## Given exercise
Reproduce every entry exactly, without alteration.

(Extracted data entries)
______

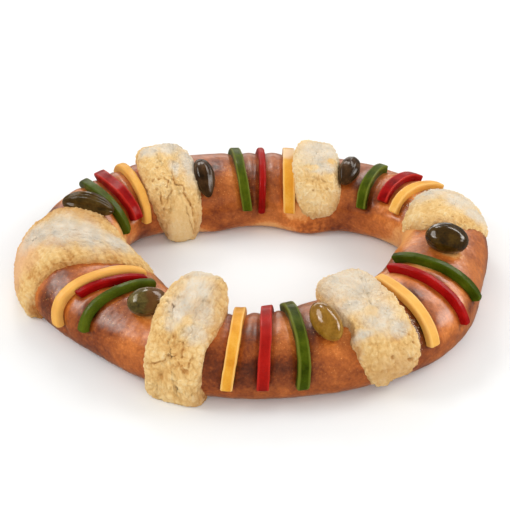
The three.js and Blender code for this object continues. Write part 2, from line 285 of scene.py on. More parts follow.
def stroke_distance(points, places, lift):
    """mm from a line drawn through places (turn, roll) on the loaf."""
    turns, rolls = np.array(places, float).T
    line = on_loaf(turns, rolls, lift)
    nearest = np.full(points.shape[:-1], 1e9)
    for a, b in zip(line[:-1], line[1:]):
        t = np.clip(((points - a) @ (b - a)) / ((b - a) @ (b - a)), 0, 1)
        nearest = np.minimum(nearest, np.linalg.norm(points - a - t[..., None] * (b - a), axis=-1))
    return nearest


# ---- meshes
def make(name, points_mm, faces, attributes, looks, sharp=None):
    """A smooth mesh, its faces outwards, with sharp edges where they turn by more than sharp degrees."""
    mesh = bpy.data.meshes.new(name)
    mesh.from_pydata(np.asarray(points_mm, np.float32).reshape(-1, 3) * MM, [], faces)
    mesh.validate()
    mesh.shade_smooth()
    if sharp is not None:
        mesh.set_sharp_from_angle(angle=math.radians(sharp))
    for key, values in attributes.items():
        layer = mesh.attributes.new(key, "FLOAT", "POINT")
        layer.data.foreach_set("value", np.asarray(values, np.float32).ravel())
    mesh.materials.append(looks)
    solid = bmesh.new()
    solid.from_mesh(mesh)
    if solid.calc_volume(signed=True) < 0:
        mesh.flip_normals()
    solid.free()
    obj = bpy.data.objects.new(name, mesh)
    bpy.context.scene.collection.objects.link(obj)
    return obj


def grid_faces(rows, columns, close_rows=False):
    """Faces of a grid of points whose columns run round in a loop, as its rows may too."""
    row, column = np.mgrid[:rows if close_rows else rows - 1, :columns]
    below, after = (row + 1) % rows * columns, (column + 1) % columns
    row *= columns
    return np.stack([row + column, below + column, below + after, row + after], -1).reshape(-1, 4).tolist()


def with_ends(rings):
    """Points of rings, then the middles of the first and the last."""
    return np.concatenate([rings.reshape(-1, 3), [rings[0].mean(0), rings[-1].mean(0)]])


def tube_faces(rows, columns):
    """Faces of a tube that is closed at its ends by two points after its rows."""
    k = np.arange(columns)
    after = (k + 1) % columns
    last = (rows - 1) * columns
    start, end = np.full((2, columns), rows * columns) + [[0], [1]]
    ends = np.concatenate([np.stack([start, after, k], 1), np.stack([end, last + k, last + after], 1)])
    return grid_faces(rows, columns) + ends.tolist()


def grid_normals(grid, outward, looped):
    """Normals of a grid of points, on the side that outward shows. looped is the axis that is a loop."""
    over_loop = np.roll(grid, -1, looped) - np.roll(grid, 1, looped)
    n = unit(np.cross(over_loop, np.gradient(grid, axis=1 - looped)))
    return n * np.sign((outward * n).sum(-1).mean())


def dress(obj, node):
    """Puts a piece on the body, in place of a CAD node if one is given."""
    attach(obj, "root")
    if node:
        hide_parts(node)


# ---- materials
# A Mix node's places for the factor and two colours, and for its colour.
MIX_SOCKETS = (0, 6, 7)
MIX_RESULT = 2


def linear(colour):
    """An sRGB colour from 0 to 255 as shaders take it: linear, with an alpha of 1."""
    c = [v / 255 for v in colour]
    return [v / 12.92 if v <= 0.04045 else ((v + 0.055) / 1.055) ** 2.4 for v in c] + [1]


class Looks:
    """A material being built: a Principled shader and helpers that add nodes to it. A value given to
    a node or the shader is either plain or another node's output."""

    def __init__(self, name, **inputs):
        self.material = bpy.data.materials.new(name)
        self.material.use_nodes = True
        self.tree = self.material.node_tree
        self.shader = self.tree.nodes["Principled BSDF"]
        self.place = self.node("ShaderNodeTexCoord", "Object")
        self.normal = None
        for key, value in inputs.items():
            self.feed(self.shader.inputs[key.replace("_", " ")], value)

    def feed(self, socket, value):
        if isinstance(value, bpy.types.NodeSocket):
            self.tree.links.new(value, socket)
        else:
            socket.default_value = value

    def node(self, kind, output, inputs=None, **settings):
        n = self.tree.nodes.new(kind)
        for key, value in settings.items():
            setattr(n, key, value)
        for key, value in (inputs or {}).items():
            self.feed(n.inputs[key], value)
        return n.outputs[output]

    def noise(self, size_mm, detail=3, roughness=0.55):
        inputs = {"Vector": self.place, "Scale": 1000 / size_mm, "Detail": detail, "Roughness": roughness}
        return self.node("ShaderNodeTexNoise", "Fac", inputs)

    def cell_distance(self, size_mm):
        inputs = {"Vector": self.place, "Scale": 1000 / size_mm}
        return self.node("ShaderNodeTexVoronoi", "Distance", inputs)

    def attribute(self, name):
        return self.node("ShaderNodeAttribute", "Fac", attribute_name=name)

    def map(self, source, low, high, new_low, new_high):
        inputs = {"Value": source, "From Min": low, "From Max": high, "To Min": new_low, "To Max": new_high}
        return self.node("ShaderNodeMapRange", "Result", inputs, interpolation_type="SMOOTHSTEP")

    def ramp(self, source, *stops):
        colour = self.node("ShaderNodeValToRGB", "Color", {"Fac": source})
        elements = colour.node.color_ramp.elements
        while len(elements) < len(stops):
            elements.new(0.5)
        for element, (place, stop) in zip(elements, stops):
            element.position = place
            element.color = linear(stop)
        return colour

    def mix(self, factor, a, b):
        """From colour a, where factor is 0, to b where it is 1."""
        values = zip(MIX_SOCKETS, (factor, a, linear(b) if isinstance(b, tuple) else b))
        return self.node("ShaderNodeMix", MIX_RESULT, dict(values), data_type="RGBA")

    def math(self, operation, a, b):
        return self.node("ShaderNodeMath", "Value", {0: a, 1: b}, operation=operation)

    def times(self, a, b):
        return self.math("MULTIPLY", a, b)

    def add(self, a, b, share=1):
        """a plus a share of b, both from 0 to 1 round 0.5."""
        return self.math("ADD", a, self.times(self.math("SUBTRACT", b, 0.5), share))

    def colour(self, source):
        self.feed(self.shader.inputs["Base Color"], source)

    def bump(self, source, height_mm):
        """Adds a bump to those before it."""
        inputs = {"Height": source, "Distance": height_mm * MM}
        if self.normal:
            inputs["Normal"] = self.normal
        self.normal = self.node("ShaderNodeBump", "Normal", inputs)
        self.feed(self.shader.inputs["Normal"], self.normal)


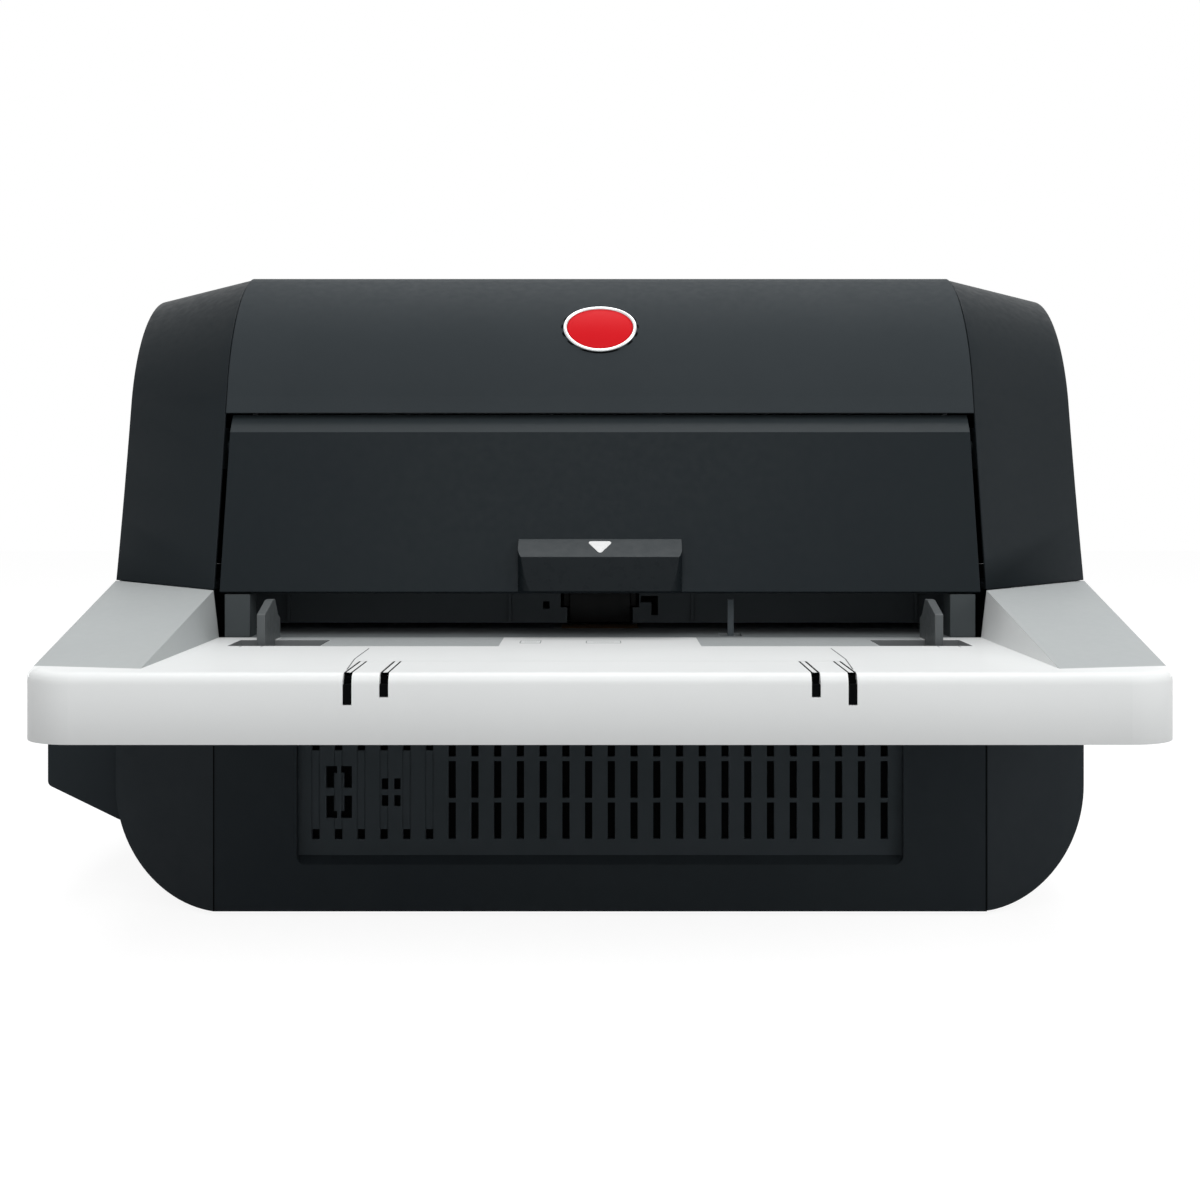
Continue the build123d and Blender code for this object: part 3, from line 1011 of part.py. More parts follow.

______

## Expected answer
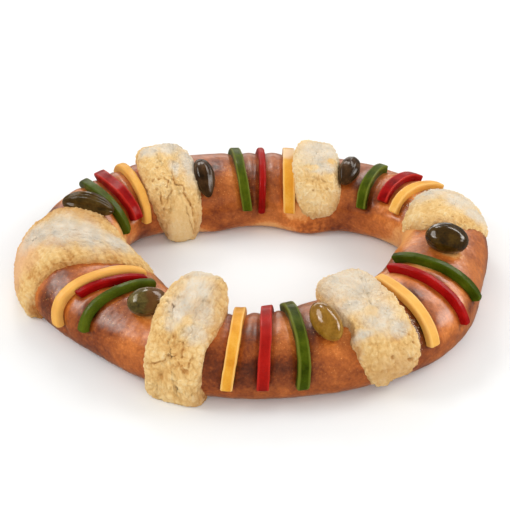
The three.js and Blender code for this object continues. Write part 2, from line 285 of scene.py on. More parts follow.
def stroke_distance(points, places, lift):
    """mm from a line drawn through places (turn, roll) on the loaf."""
    turns, rolls = np.array(places, float).T
    line = on_loaf(turns, rolls, lift)
    nearest = np.full(points.shape[:-1], 1e9)
    for a, b in zip(line[:-1], line[1:]):
        t = np.clip(((points - a) @ (b - a)) / ((b - a) @ (b - a)), 0, 1)
        nearest = np.minimum(nearest, np.linalg.norm(points - a - t[..., None] * (b - a), axis=-1))
    return nearest


# ---- meshes
def make(name, points_mm, faces, attributes, looks, sharp=None):
    """A smooth mesh, its faces outwards, with sharp edges where they turn by more than sharp degrees."""
    mesh = bpy.data.meshes.new(name)
    mesh.from_pydata(np.asarray(points_mm, np.float32).reshape(-1, 3) * MM, [], faces)
    mesh.validate()
    mesh.shade_smooth()
    if sharp is not None:
        mesh.set_sharp_from_angle(angle=math.radians(sharp))
    for key, values in attributes.items():
        layer = mesh.attributes.new(key, "FLOAT", "POINT")
        layer.data.foreach_set("value", np.asarray(values, np.float32).ravel())
    mesh.materials.append(looks)
    solid = bmesh.new()
    solid.from_mesh(mesh)
    if solid.calc_volume(signed=True) < 0:
        mesh.flip_normals()
    solid.free()
    obj = bpy.data.objects.new(name, mesh)
    bpy.context.scene.collection.objects.link(obj)
    return obj


def grid_faces(rows, columns, close_rows=False):
    """Faces of a grid of points whose columns run round in a loop, as its rows may too."""
    row, column = np.mgrid[:rows if close_rows else rows - 1, :columns]
    below, after = (row + 1) % rows * columns, (column + 1) % columns
    row *= columns
    return np.stack([row + column, below + column, below + after, row + after], -1).reshape(-1, 4).tolist()


def with_ends(rings):
    """Points of rings, then the middles of the first and the last."""
    return np.concatenate([rings.reshape(-1, 3), [rings[0].mean(0), rings[-1].mean(0)]])


def tube_faces(rows, columns):
    """Faces of a tube that is closed at its ends by two points after its rows."""
    k = np.arange(columns)
    after = (k + 1) % columns
    last = (rows - 1) * columns
    start, end = np.full((2, columns), rows * columns) + [[0], [1]]
    ends = np.concatenate([np.stack([start, after, k], 1), np.stack([end, last + k, last + after], 1)])
    return grid_faces(rows, columns) + ends.tolist()


def grid_normals(grid, outward, looped):
    """Normals of a grid of points, on the side that outward shows. looped is the axis that is a loop."""
    over_loop = np.roll(grid, -1, looped) - np.roll(grid, 1, looped)
    n = unit(np.cross(over_loop, np.gradient(grid, axis=1 - looped)))
    return n * np.sign((outward * n).sum(-1).mean())


def dress(obj, node):
    """Puts a piece on the body, in place of a CAD node if one is given."""
    attach(obj, "root")
    if node:
        hide_parts(node)


# ---- materials
# A Mix node's places for the factor and two colours, and for its colour.
MIX_SOCKETS = (0, 6, 7)
MIX_RESULT = 2


def linear(colour):
    """An sRGB colour from 0 to 255 as shaders take it: linear, with an alpha of 1."""
    c = [v / 255 for v in colour]
    return [v / 12.92 if v <= 0.04045 else ((v + 0.055) / 1.055) ** 2.4 for v in c] + [1]


class Looks:
    """A material being built: a Principled shader and helpers that add nodes to it. A value given to
    a node or the shader is either plain or another node's output."""

    def __init__(self, name, **inputs):
        self.material = bpy.data.materials.new(name)
        self.material.use_nodes = True
        self.tree = self.material.node_tree
        self.shader = self.tree.nodes["Principled BSDF"]
        self.place = self.node("ShaderNodeTexCoord", "Object")
        self.normal = None
        for key, value in inputs.items():
            self.feed(self.shader.inputs[key.replace("_", " ")], value)

    def feed(self, socket, value):
        if isinstance(value, bpy.types.NodeSocket):
            self.tree.links.new(value, socket)
        else:
            socket.default_value = value

    def node(self, kind, output, inputs=None, **settings):
        n = self.tree.nodes.new(kind)
        for key, value in settings.items():
            setattr(n, key, value)
        for key, value in (inputs or {}).items():
            self.feed(n.inputs[key], value)
        return n.outputs[output]

    def noise(self, size_mm, detail=3, roughness=0.55):
        inputs = {"Vector": self.place, "Scale": 1000 / size_mm, "Detail": detail, "Roughness": roughness}
        return self.node("ShaderNodeTexNoise", "Fac", inputs)

    def cell_distance(self, size_mm):
        inputs = {"Vector": self.place, "Scale": 1000 / size_mm}
        return self.node("ShaderNodeTexVoronoi", "Distance", inputs)

    def attribute(self, name):
        return self.node("ShaderNodeAttribute", "Fac", attribute_name=name)

    def map(self, source, low, high, new_low, new_high):
        inputs = {"Value": source, "From Min": low, "From Max": high, "To Min": new_low, "To Max": new_high}
        return self.node("ShaderNodeMapRange", "Result", inputs, interpolation_type="SMOOTHSTEP")

    def ramp(self, source, *stops):
        colour = self.node("ShaderNodeValToRGB", "Color", {"Fac": source})
        elements = colour.node.color_ramp.elements
        while len(elements) < len(stops):
            elements.new(0.5)
        for element, (place, stop) in zip(elements, stops):
            element.position = place
            element.color = linear(stop)
        return colour

    def mix(self, factor, a, b):
        """From colour a, where factor is 0, to b where it is 1."""
        values = zip(MIX_SOCKETS, (factor, a, linear(b) if isinstance(b, tuple) else b))
        return self.node("ShaderNodeMix", MIX_RESULT, dict(values), data_type="RGBA")

    def math(self, operation, a, b):
        return self.node("ShaderNodeMath", "Value", {0: a, 1: b}, operation=operation)

    def times(self, a, b):
        return self.math("MULTIPLY", a, b)

    def add(self, a, b, share=1):
        """a plus a share of b, both from 0 to 1 round 0.5."""
        return self.math("ADD", a, self.times(self.math("SUBTRACT", b, 0.5), share))

    def colour(self, source):
        self.feed(self.shader.inputs["Base Color"], source)

    def bump(self, source, height_mm):
        """Adds a bump to those before it."""
        inputs = {"Height": source, "Distance": height_mm * MM}
        if self.normal:
            inputs["Normal"] = self.normal
        self.normal = self.node("ShaderNodeBump", "Normal", inputs)
        self.feed(self.shader.inputs["Normal"], self.normal)


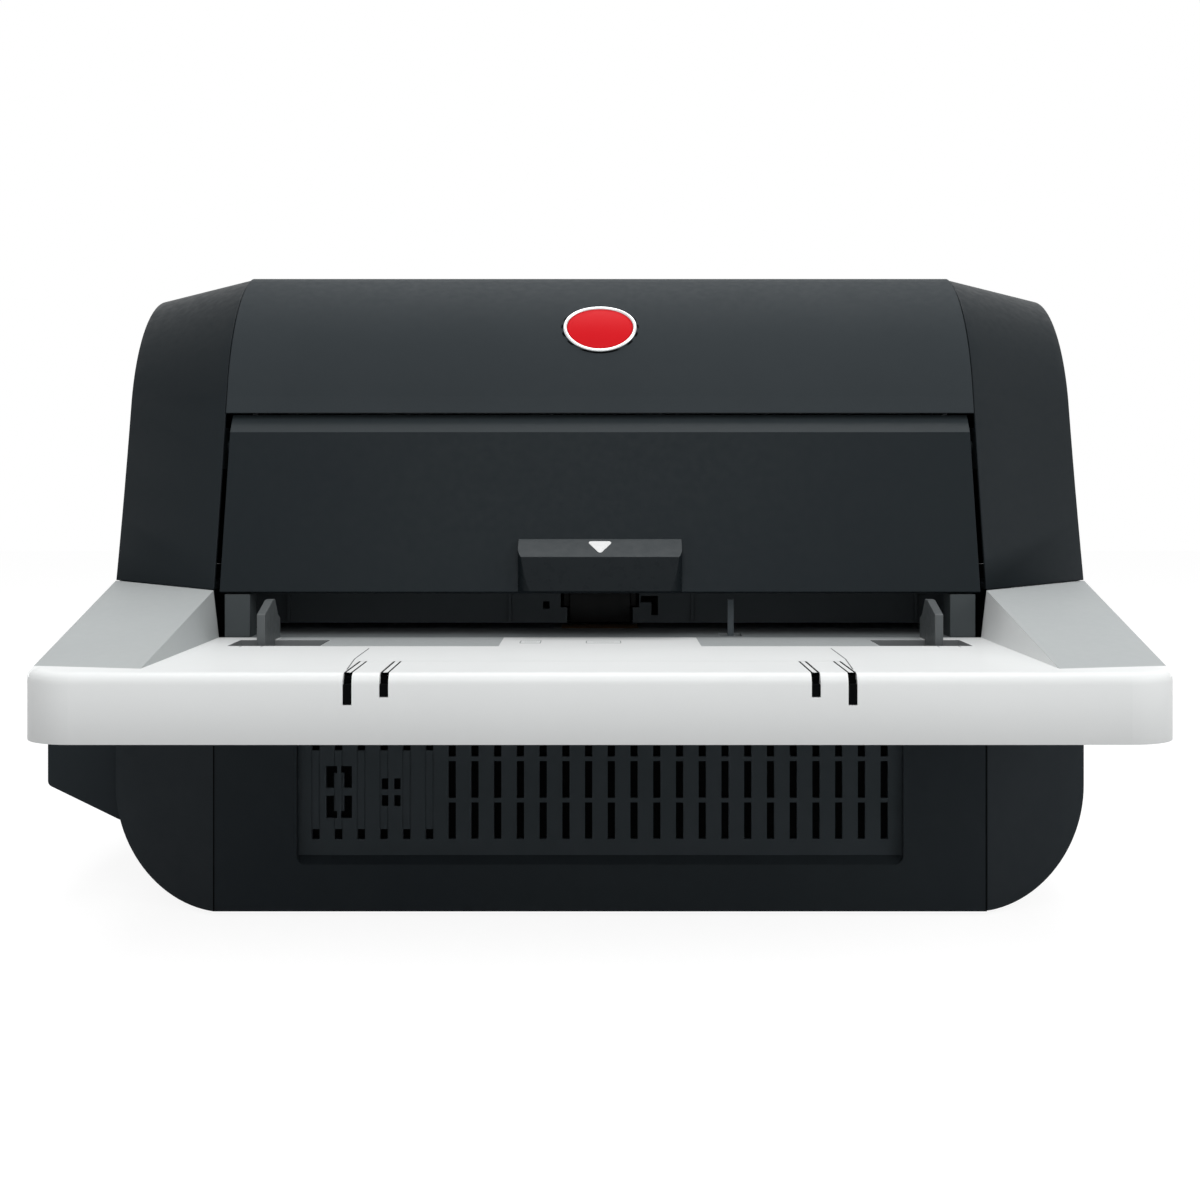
Continue the build123d and Blender code for this object: part 3, from line 1011 of part.py. More parts follow.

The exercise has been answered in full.